Under the plan, proposed developments would continue to be subject to environmental reviews.

There’s still time to alter the plan. The BLM’s protest period is open until Sept. 29. You can weigh in here

🏠 Random Real Estate Room 🤑 

An odd one popped up on my solar energy news feed the other day, with the headline: “Doomsday-ready property north of Lake Tahoe to hit the market for $8 million.” Not cheap, I thought, but a bargain if it will help me get through doomsday. It was featured on the Mansion Global website, the very existence of which makes me vomit a little each time I see it.

It’s a massive home on 10 acres of forest, with a caretaker’s cottage that is nearly twice the size of my house. As for the Doomsday part, it has an artesian well, 72 solar panels, and four 1,000 gallon propane tanks (be careful with the matches y’all; that would be a doomsday fireball, indeed) — though, apparently no bunker or arsenal (though maybe they wouldn’t let on about it until you actually purchase the place).

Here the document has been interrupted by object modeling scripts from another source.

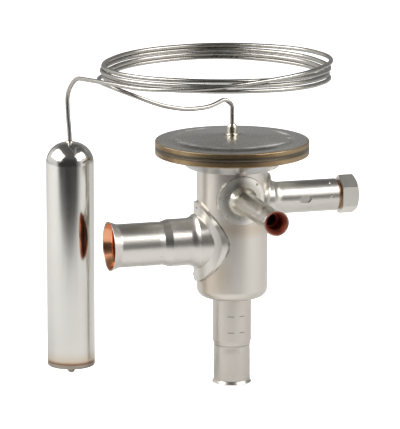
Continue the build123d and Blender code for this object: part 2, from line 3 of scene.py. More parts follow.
import bpy
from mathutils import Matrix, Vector


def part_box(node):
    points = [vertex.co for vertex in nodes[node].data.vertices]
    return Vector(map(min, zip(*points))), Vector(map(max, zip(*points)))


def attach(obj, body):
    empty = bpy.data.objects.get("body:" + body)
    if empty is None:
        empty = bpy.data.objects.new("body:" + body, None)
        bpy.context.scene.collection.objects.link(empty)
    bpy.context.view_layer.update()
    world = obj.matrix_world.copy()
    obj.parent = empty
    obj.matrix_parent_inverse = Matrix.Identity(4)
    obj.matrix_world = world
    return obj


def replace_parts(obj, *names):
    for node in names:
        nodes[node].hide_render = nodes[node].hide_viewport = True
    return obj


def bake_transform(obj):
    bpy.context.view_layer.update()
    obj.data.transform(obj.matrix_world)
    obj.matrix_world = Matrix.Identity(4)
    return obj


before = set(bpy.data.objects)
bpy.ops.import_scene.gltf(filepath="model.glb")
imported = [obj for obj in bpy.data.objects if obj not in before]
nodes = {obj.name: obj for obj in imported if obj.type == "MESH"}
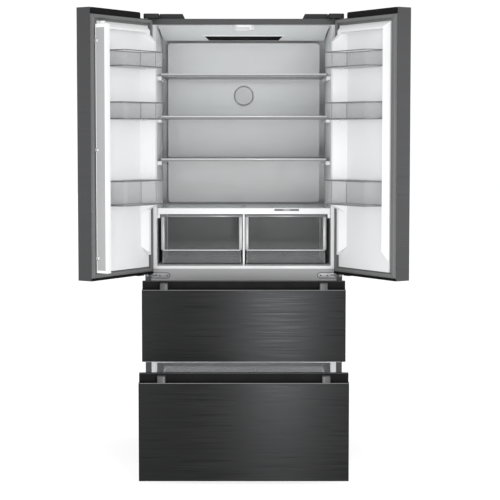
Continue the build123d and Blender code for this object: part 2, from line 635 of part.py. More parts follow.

It’s funny because right around the same time another story, this one in the New Yorker, popped up on my feed, entitled: “Real estate shopping for the apocalypse.” It’s a good read, both amusing and a little bit disturbing. But it led me to seek out some doomsday real estate of my own, perhaps in the less-than-$8-million price range. And where does a prepper go? SurvivalRealty.com, of course! There’s actually some cool properties on there, and even a few that aren’t ridiculously expensive. I was surprised, however, to find only one property in Utah: An old scheelite mine in Beaver County where “a couple thousand souls could hold out in a disaster scenario.” Price? $995,000 — or just $500 each for the couple thousand doomsday survivors!